日田郡
ひたぐん
面積:三九六・九八平方キロ
上津江村・中津江村・前津江村・大山町・天瀬町
大分県の西端部を占める。東は玖珠郡玖珠町および熊本県阿蘇郡小国町・同郡南小国町、北は日田市、北から西にかけては福岡県浮羽郡浮羽町・八女郡星野村・同郡矢部村、南は熊本県鹿本郡菊鹿町・菊池市と接する。郡北東部は万年山(一一四〇・二メートル)・鏡山(六七四・六メートル)などの形成する台地が続き、その谷間を西流する玖珠川は郡南部から北流する大山川と日田市域で合流して三隈川となり、筑後川の上流となっている。南部は大山川支流の水源となる尾ノ岳(一〇四〇・七メートル)・三国山(九九三・八メートル)など、西部は猿駈山(九六八メートル)・釈迦岳(一二三〇・八メートル)・権現岳(一二〇九メートル)などがそびえる。JR久大本線・国道二一〇号が天瀬町域の玖珠川沿いに通り、大山町は国道二一二号、上津江村は同三八七号、中津江村は同四四二号などで結ばれる。玖珠川流域は耶馬日田英彦山国定公園に含まれる。
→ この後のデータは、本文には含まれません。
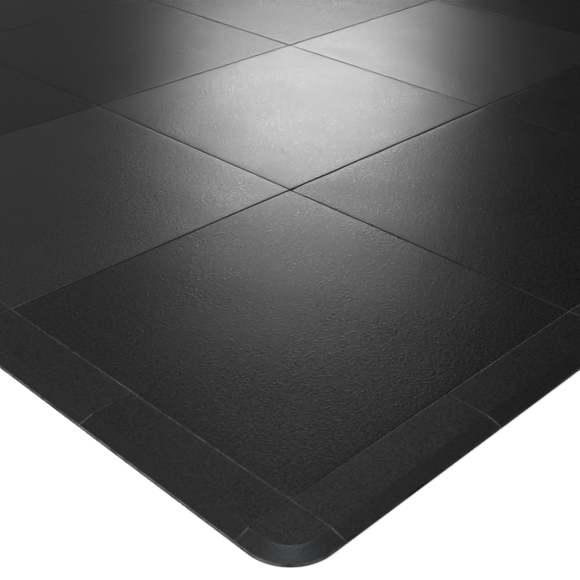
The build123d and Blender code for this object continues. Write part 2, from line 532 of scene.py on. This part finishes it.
def ramp_rub(side_walls, inner_wall, to_edge, shape, wear):
    """Rubbing of a ramp's edges: most along its end seams on the bevel, least there on the strip."""
    ends = np.max([near(wall, RUB_WIDTH) for wall in side_walls], axis=0)
    ends *= np.where(to_edge < shape.bevel_run, 1.6, 0.4)
    inner = 0.7 * near(inner_wall, RUB_WIDTH)
    lip = 0.7 * wear * near(to_edge, RUB_WIDTH)
    return np.max([ends, inner, lip], axis=0)


def outer_stops(shape, edge):
    """Stops across the lip, the bevel and its soft break, for a module that ends at -edge."""
    slope = (THICKNESS - shape.lip_height) / shape.bevel_run
    reach = shape.break_softness / slope
    across_break = [shape.bevel_run + reach * share for share in (-1, -0.6, -0.2, 0.2, 0.6, 1)]
    across_lip = [share * shape.lip_round for share in ROUND_STEPS] + [RUB_WIDTH]
    bevel = [shape.bevel_run * share for share in (0.25, 0.5, 0.75)]
    return [-edge + step for step in across_lip + bevel + across_break]


class MatOperator:
    """What the making operators share."""

    bl_options = {"REGISTER", "UNDO"}

    def settings(self, context):
        return context.scene.mat_shape, context.scene.mat_finish


# Batch of each tile, a row of tiles to a line, from the front left
TILE_GRADES = [
    ["plain", "dull", "dull", "plain"],
    ["bright", "bright", "bright", "dull"],
    ["dull", "dull", "dull", "bright"],
    ["plain", "dull", "bright", "plain"],
]


class MAT_OT_make_tiles(MatOperator, bpy.types.Operator):
    """Make the square tiles"""

    bl_idname = "mat.make_tiles"
    bl_label = "Make tiles"

    def execute(self, context):
        shape, finish = self.settings(context)
        half = TILE_PITCH / 2 - SEAM_INSET
        steps = [index * RAMP_PITCH - TILE_PITCH / 2 for index in range(RAMPS_PER_TILE + 1)]
        plates = [(a, b) for a in steps for b in steps if {a, b} & {steps[0], steps[-1]}]
        channels = [index * PAD_PITCH - TILE_PITCH / 2 for index in range(1, PADS_PER_TILE)]
        reach = half - CHANNEL_RIM
        stops = wall_stops(-half, 1, shape.seam_round) + wall_stops(half, -1, shape.seam_round)
        for step in steps:
            stops += plate_stops(step, -half, half)
        stops += [-reach, reach]
        for place in channels:
            stops += [place - CHANNEL_WIDTH / 2, place + CHANNEL_WIDTH / 2]
        grid = Module(stops, stops, plates, channels, channels, (-reach, -reach, reach, reach))
        batches = {
            grade: pressed_rubber(
                f"pressed_nitrile_rubber_{grade}_batch", finish.tile_colour, finish.rubbed_colour,
                gloss, dullness, finish.grain_width, TILE_GRAIN_DEPTH)
            for grade, gloss, dullness in TILE_BATCHES
        }
        last = TILES_PER_SIDE - 1
        for row in range(TILES_PER_SIDE):
            for column in range(TILES_PER_SIDE):
                name = f"tile_row{row + 1}_col{column + 1}"
                low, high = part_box(name)
                centre = Matrix.Translation(((low.x + high.x) / 2, (low.y + high.y) / 2, 0))

                # Borders with the ramps, as (axis, side) and the side of the mat
                borders = {}
                sides = (
                    (column, 0, -1, "left"),
                    (column, 0, 1, "right"),
                    (row, 1, -1, "front"),
                    (row, 1, 1, "back"),
                )
                for at, axis, side, place in sides:
                    if at == (last if side > 0 else 0):
                        borders[axis, side] = place

                def rubbed(a, b):
                    """The edges that face ramps are rubbed when the ramps are pulled off."""
                    found = [np.zeros(a.shape)]
                    for (axis, side), place in borders.items():
                        found.append(SIDE_WEAR[place] * near(half - side * (a, b)[axis], RUB_WIDTH))
                    return np.max(found, axis=0)

                mesh = grid.mesh(name, tile_top(name, half, shape, borders), centre, rubbed=rubbed)
                grade = TILE_GRADES[row][column]
                add_piece(name, mesh, batches[grade])
        return {"FINISHED"}


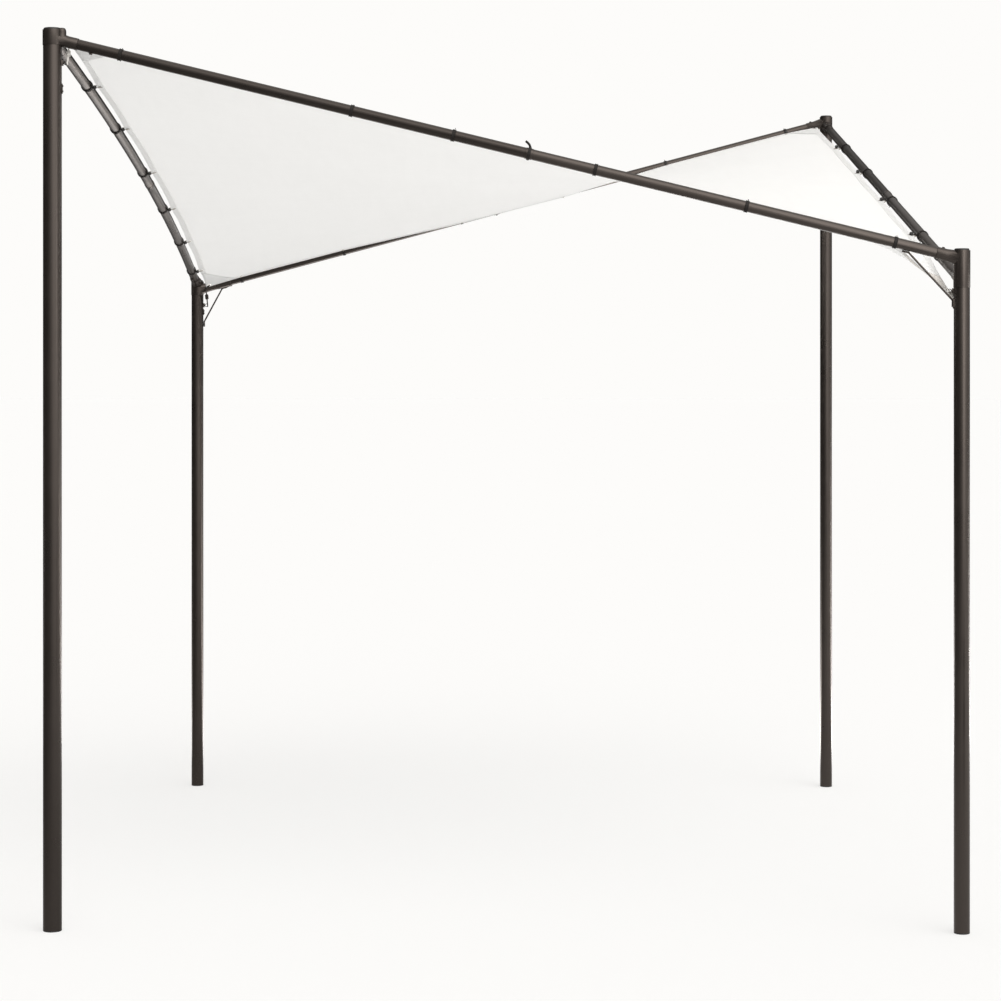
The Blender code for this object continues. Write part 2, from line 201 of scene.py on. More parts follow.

旧郡域は現日田郡の北に続く日田市を含み、その郡域に大きな変化はなかったと考えられる(ただし長尾野村は明治二二年に下毛郡に編入)。東は玖珠郡、北は豊前国下毛郡・田川郡、西は筑前国上座郡、筑後国生葉郡・上妻郡、南は肥後国山鹿郡・菊池郡・阿蘇郡と接していた。郡名の表記は日田が多いが、日高(「和名抄」高山寺本)・比多(国造本紀)・肥田(「八幡愚童訓」など)とする例もある。
〔原始〕
中心部の日田盆地以外は山がちの地形であるため、遺跡は縄文時代までは市の周辺部に、弥生時代以降は農耕に適した盆地周辺に集中する。旧石器時代の遺跡には天瀬町の五馬台地の福島遺跡・五馬大坪遺跡のほか、日田盆地周辺では、日田市の長者原遺跡・平野遺跡・萩尾遺跡・田代遺跡などがある。縄文時代ではとくに天瀬町五馬地区周辺に豊富な遺跡が分布する。平草遺跡では早期・前期を主体とする土器が出土し、竪穴状遺構や集石遺構が発掘された。ほかに早期の押型文や塞ノ神式土器、中期の船元式土器の出土する烏ヶ塚遺跡なども知られる。日田盆地周辺では後期の多彩な土器を出土する日田市の川下遺跡や長者原遺跡があり、大山町・前津江村境に近い曾家地区の山地は黒曜石原石の産地として知られる。弥生時代の代表的な遺跡日田市の吹上遺跡では多数の竪穴住居跡・袋状竪穴・組合せ式石棺などの遺構が発掘され、その時期も弥生時代前期から古墳時代に及ぶ。